To consider what happens when all the parameters are moving, roughly the same amount, then we move into the regime of neural tangent kernels
Neural tangent kernel depends strongly on initialization
NTK is given by a sum of layer-wise kernels, where the weights depend on initialization/learning rates
Just like the NNGP, NTK for fully connected only depends on the angles and the norms (and if inputs are normalized, they only depend on angle), so they are dot product kernels vid
computation of kernel
GD~NTK needs initialization so that f_0 doesn't blow up
Heuristic argument for why GD stays close to NTK kernel GD
these are all worst-case results!
kernel-norm-based sample complexity vid, for learning polynomials
learning (generalization) for learning teacher networks (and generally functions in the RKHS) video, has been used to show learnability, and generalization bounds? Allen-Zhu et al used other arguments
don't get the last point about SGD..., as in is this for any loss? Hmm, I guess, because it can never reach zero training error, as the training set keeps getting bigger; I think that's the point of that point.

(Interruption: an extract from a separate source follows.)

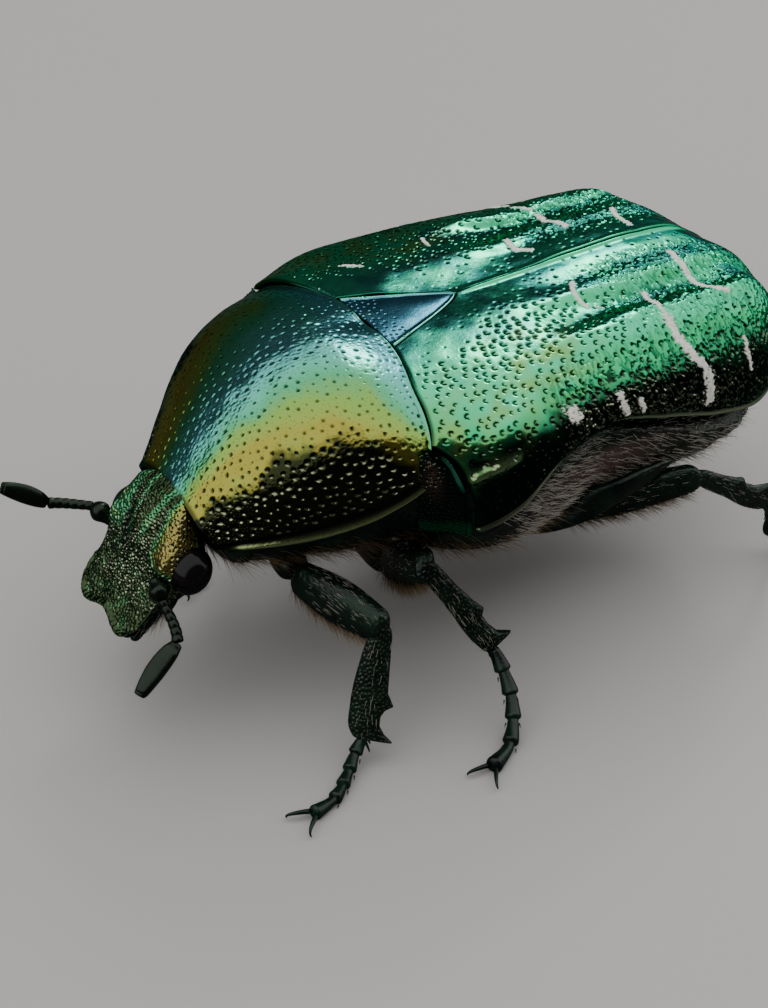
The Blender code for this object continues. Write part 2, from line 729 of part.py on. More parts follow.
def build_tarsus(name, points):
    """Five joints that widen towards their ends, two claws, and a flat where it stands."""
    path = spline_path(points, 16)
    share = np.linspace(0, 5, 16)
    swell = 0.78 + 0.34 * (share % 1)
    swell[-1] = 0.9
    radii = TARSUS_RADIUS * swell
    rings = limb_rings(path, radii, radii, (0.1, 0.1, 1), TARSUS_SIDES)
    tarsus = add_object(name, loft(rings), "cuticle_dark")
    tip = Vector(path[-1])
    heading = (tip - Vector(path[-2])).normalized()
    heading.z = 0
    across = Vector((-heading.y, heading.x, 0))
    claws = []
    for turn in (-1, 1):
        root = tip - heading * 0.15 + across * (turn * 0.08)
        reach = heading * 0.85 + across * (turn * 0.45)
        end = tip + reach * CLAW_LENGTH - Vector((0, 0, 0.16))
        claws.append(spine(root, end, 0.13, 0.05, bend=across * (turn * 0.08) + Vector((0, 0, 0.1))))
    fuse(tarsus, claws)
    level_off(tarsus)
    return tarsus


def level_off(obj):
    """Cuts obj flat at floor level."""
    bm = bmesh.new()
    bm.from_mesh(obj.data)
    cut = bmesh.ops.bisect_plane(
        bm,
        geom=list(bm.verts) + list(bm.edges) + list(bm.faces),
        dist=1e-4,
        plane_co=(0, 0, -BACK_HEIGHT),
        plane_no=(0, 0, -1),
        clear_outer=True,
    )
    rim = [e for e in cut["geom_cut"] if isinstance(e, bmesh.types.BMEdge) and e.is_boundary]
    bmesh.ops.holes_fill(bm, edges=rim, sides=0)
    bmesh.ops.recalc_face_normals(bm, faces=bm.faces)
    bmesh.ops.triangulate(bm, faces=bm.faces)
    bm.to_mesh(obj.data)
    bm.free()


def build_legs():
    for (pair, side), (hip, knee, ankle, tarsus) in POSES.items():
        word = "left" if side > 0 else "right"

        def place(point):
            return Vector((side * point[0], point[1], point[2]))

        broad_side = (side * BROAD_SIDE[pair][0], *BROAD_SIDE[pair][1:])
        inner, middle, outer, half_width, half_depth = COXAE[pair]
        path = spline_path([place(inner), place(middle), place(outer)], 9)
        blunt = np.array(BLUNT_ENDS)
        rings = limb_rings(path, half_width * blunt, half_depth * blunt, (0, 1, 0.1), SEGMENT_SIDES)
        add_object(f"coxa_{pair}_{word}", loft(rings), "cuticle_dark")
        femur = segment(place(hip), place(knee), FEMUR_WIDTHS[pair], 0.65, (0, 0.3, 1))
        add_object(f"femur_{pair}_{word}", femur, "cuticle_dark")
        start, end = trimmed(place(knee), place(ankle), KNEE_CLEARANCE, ANKLE_CLEARANCE)
        build_tibia(f"tibia_{pair}_{word}", pair, start, end, broad_side)
        build_tarsus(f"tarsus_{pair}_{word}", [place(point) for point in tarsus])


# ---------------------------------------------------------------- standing on the floor
def stand_up():
    """Moves everything onto the floor, centres it on the origin and turns millimetres into metres."""
    objects = [obj for obj in bpy.context.scene.objects if obj.type == "MESH"]
    points = np.array([vert.co for obj in objects for vert in obj.data.vertices])
    low, high = points.min(axis=0), points.max(axis=0)
    shift = Vector((-(low[0] + high[0]) / 2, -(low[1] + high[1]) / 2, BACK_HEIGHT))
    for obj in objects:
        obj.data.transform(Matrix.Scale(MM, 4) @ Matrix.Translation(shift))
        obj.data.update()


def main():
    clear_scene()
    build_back()
    build_trunk()
    build_head()
    build_legs()
    stand_up()


if __name__ == "__main__":
    main()
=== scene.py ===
"""Rose chafer (Cetonia aurata), life size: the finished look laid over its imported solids.

Shapes are worked out in millimetres in the beetle's own frame, which to_world() turns into metres: x to its
left, y towards its tail and z up, from the middle of the pronotum's hind edge, on the back.
"""

import math

import bpy
import numpy as np
from mathutils import Matrix, Vector


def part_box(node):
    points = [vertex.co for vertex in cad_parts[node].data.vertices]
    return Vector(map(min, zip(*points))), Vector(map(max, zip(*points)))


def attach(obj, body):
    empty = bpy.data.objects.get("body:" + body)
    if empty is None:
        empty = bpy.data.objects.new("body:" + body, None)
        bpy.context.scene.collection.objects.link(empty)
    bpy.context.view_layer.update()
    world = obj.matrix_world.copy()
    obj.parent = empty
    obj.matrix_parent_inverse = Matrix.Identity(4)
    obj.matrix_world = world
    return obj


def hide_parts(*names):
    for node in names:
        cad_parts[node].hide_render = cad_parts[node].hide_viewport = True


bl_info = {
    "name": "Rose Chafer",
    "version": (1, 0, 0),
    "blender": (4, 5, 0),
    "location": "View3D > Sidebar > Rose Chafer",
    "description": "Builds the shells, legs, head and hair of a life-size rose chafer",
    "category": "Add Mesh",
}

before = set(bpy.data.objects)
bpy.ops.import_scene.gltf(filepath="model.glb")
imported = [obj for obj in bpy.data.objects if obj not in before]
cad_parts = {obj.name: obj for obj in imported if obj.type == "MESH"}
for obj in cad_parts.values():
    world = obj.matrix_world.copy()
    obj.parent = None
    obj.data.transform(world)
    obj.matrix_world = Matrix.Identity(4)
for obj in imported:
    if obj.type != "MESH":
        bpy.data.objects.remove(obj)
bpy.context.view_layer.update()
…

Learning rate. Has to be very small! Learning rate has to scale like $1/m$
Limitations of these kernel methods
- For matrix completion NTK and GD appear to do very different things
For logistic loss with small LR, it will converge to the NTK solution, but then after some time, it will do GD, and a question is what max-margin solution will it converge too, if starting from the NTK solution?